Her text was 2 Kings, Chapter 22, a story reflecting the positive and strengthening nature of change. In this text the prophet Huldah is the interpreter and canonizer of Holy Scripture, who announces the end of things as they are. The text authorized by Huldah reveals God, the source of all good, in implacable opposition to structures of oppression. We know that patriarchy distorts all relations in the created world and its institutions, a state that surely grieves God's heart today. Huldah warns that it may not be enough to clean it all up, that the old has to come down before a new community can begin. By God's grace we recognize that the word of judgment has come especially to patriarchal hierarchies that possess the temple. We know that the axe has been laid to the root of that tree. We are ready to engage battle with the structures, knowing that change may be a long time in coming, but come it will surely. ."

Grant said, "We are called to free God from all our oppressive linguistic gymnastics."
She compared God to the black woman, "the suffering servant who is despised and rejected by humanity. . . the black woman has borne our griefs, carried our sorrow, and been bruised by white iniquity."
She emphasized freeing God from limitations.

==== Re-imagining Sexuality/Family ====

- Frances E. Wood, writer and educator. Author of training and policy manuals on issues of sexual abuse, AIDS, and domestic violence for a number of denominations.
- Susan Brooks Thistlethwaite, Professor of Theology at the Chicago Theological Seminary and an ordained minister of the United Church of Christ. Author of Lift Every Voice: Constructing Christian Theologies From the Underside.
- Mary E. Hunt, co-founder and co-director of WATER, Women's Alliance for Theology, Ethics, and Ritual. Author of Fierce Tenderness.

Thistlethwaite invoked a critique of French philosopher Michel Foucalt to discuss sexuality and the sex industry. Listeners gasped when she said, "The International Monetary Fund funded the sex industry in Thailand for its development."

Mary Elizabeth Hunt criticized the church for being distracted by sexuality when the real issues of concern are violence, poverty, and exploitation of the powerless.

==== Re-imagining Ethics/Work/Ministry ====

- Aruna Gnanadson, World Council of Churches, India.
- Beverly Wildung Harrison, Professor of Ethics at Union Theological Seminary in New York City. Author of Our Right to Choose: Toward a New Ethic of Abortion.
- Toinette M. Eugene, Associate Professor of Christian Social Ethics at Garrett Evangelical Seminary in Evanston, Illinois.

Gnanadson spoke in a framework common to her native India of a short story with characters: Patriarchy, a destructive spirit, Man, Woman, the Church, and the Feminine Spirit. "Man fell deep into Patriarchy's clutches and focused on the market, profits and competition instead of social welfare, care for the marginalized, and the restructuring of economies to make them more humane." She envisioned a new church because "If the church were faithful to Christ, it would have been in the vanguard of struggles for freedom and human dignity, but had in fact strangled itself in institutional apathy.""

==== Re-imagining Church as Worshipping Community ====

- Christine Marie Smith, Associate Professor of Preaching and Worship at the United Theological Seminary of the Twin Cities.
- Virginia Ramey Mollenkott, Professor of English at William Patterson College of New Jersey.

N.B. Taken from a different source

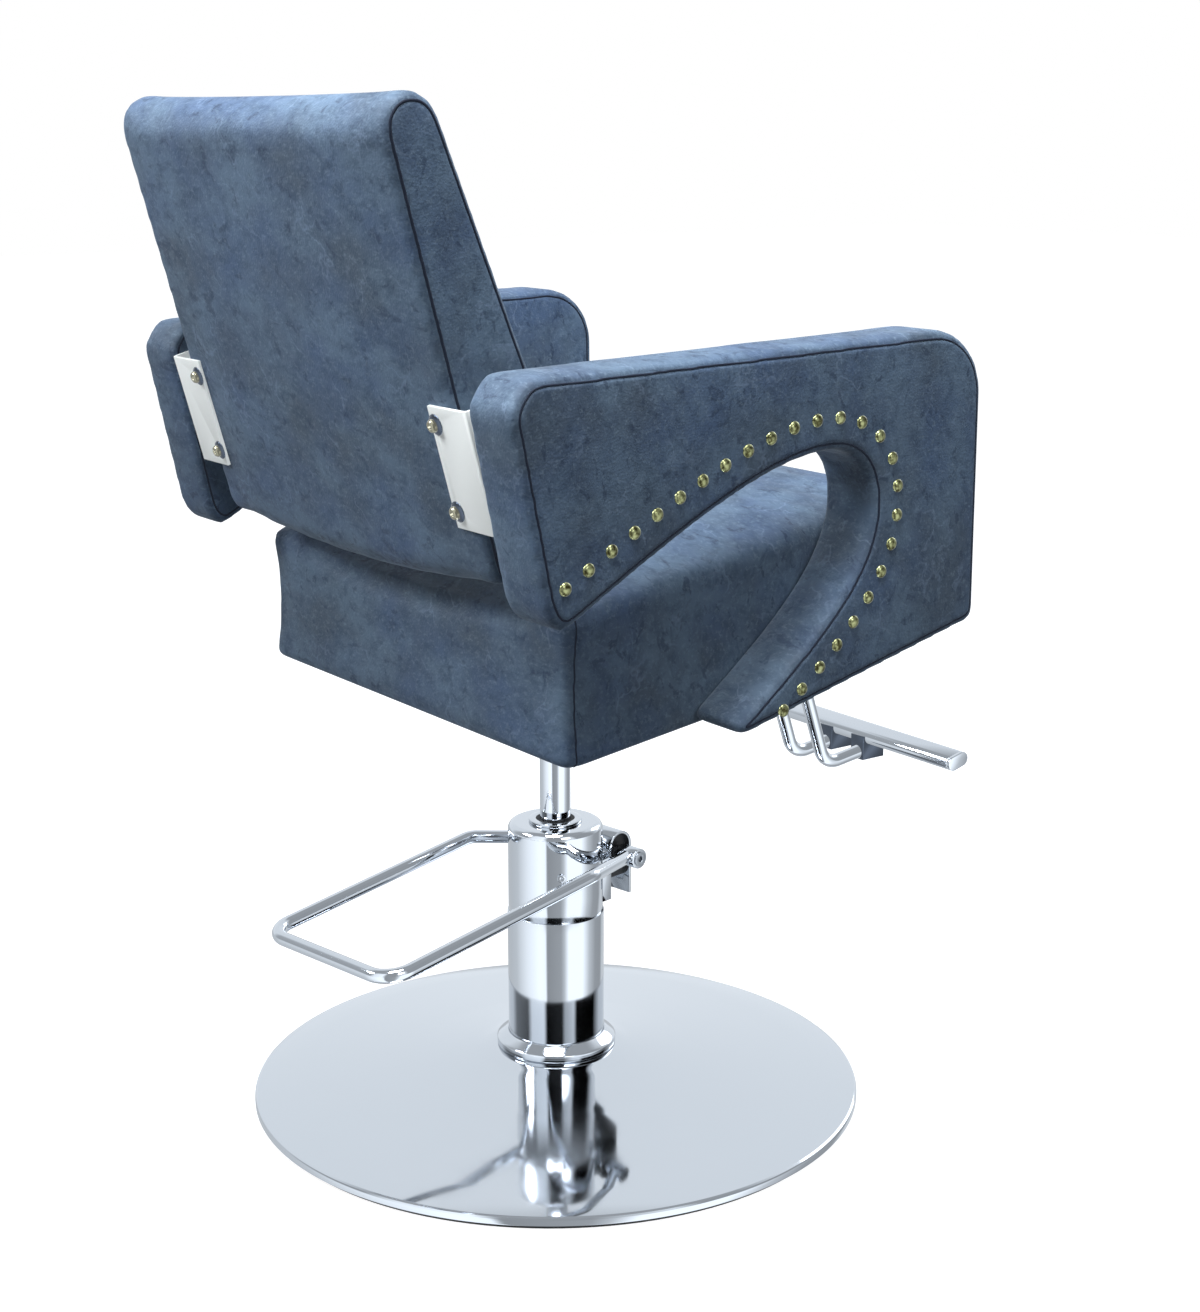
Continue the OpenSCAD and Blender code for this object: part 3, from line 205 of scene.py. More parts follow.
for_chrome = add(sky, "ShaderNodeMixShader", {
    0: rays["Is Glossy Ray"], 1: lit.outputs[0], 2: mirrored_room.outputs[0]})
for_camera = add(sky, "ShaderNodeMixShader", {
    0: rays["Is Camera Ray"], 1: for_chrome.outputs[0], 2: backdrop.outputs[0]})
add(sky, "ShaderNodeOutputWorld", {"Surface": for_camera.outputs[0]})
scene.view_settings.view_transform = "Standard"

# %% Soft panels of light
panels = {   # place, side in metres, watts, spread in degrees, and what it is aimed at
    "panel_top": ((-0.5, 0.5, 2.8), 1.1, 104, 180, (0, 0.1, 0.6)),
    "panel_behind": ((0.9, 1.8, 2.2), 1.1, 6.2, 36, (0, 0.3, 1.1)),
    "panel_camera_side": ((-3.0, 0.4, 2.1), 1.2, 2.8, 44, (-0.33, -0.38, 0.62)),
    "panel_front": ((0.6, -3.2, 1.9), 1.6, 26, 180, (0, 0, 0.55)),
}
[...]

Author of 12 books including: Women, Men, and the Bible, The Divine Feminine: The Biblical Imagery of God as Female, and Is the Homosexual My Neighbor?
- Ofelia Ortega, Presbyterian pastor, Cuba. First woman to be ordained in the Reformed Church of Latin America.

Smith (excerpt) "Worshipping communities hunger for confession: worship moments in our common life where we can speak honestly and truthfully about our own lives and the realities of the world. Hope is not engendered by illusions or lies. Hope is engendered by the truth."

Mollenkott spoke of growing up in the Plymouth Brethren tradition attending four hours of worship on Sundays and more on Tuesday nights. She came from a background that was so fundamentalist that by the time she got to Bob Jones University, that seemed like the most liberal Christian place ever. Mollenkott said, "I was taught that whenever a woman speaks or leads in church, the result is always heresy." She was shamed publicly by her parents when her homosexuality was discovered. "The worshipping community I would envision would have to be sincerely determined to uproot in itself any vestiges of assuming that some people are entitled to more than others because of gender differences, sexual orientation, racism, nationalism, socio-economic class, or any other reason human egos can think up.".

== After the controversy ==
Originally set to be a one-time conference, Re-Imagining responded to the conservative backlash by creating a Re-Imagining Community. Those involved strived to support the struggles of clergy and lay women and give voice to emerging feminist theologies. They produced newsletters and met annually for ten years with no funding from major denominations. The continuation was on a much smaller scale supported by memberships and individuals, with less than 300 registered for the last meeting in 2003. Ten years afterward, one woman minister who attended the first conference was reported as saying in a January 12, 2004, Charlotte Observer article, "we can still get in trouble for talking about Re-Imagining."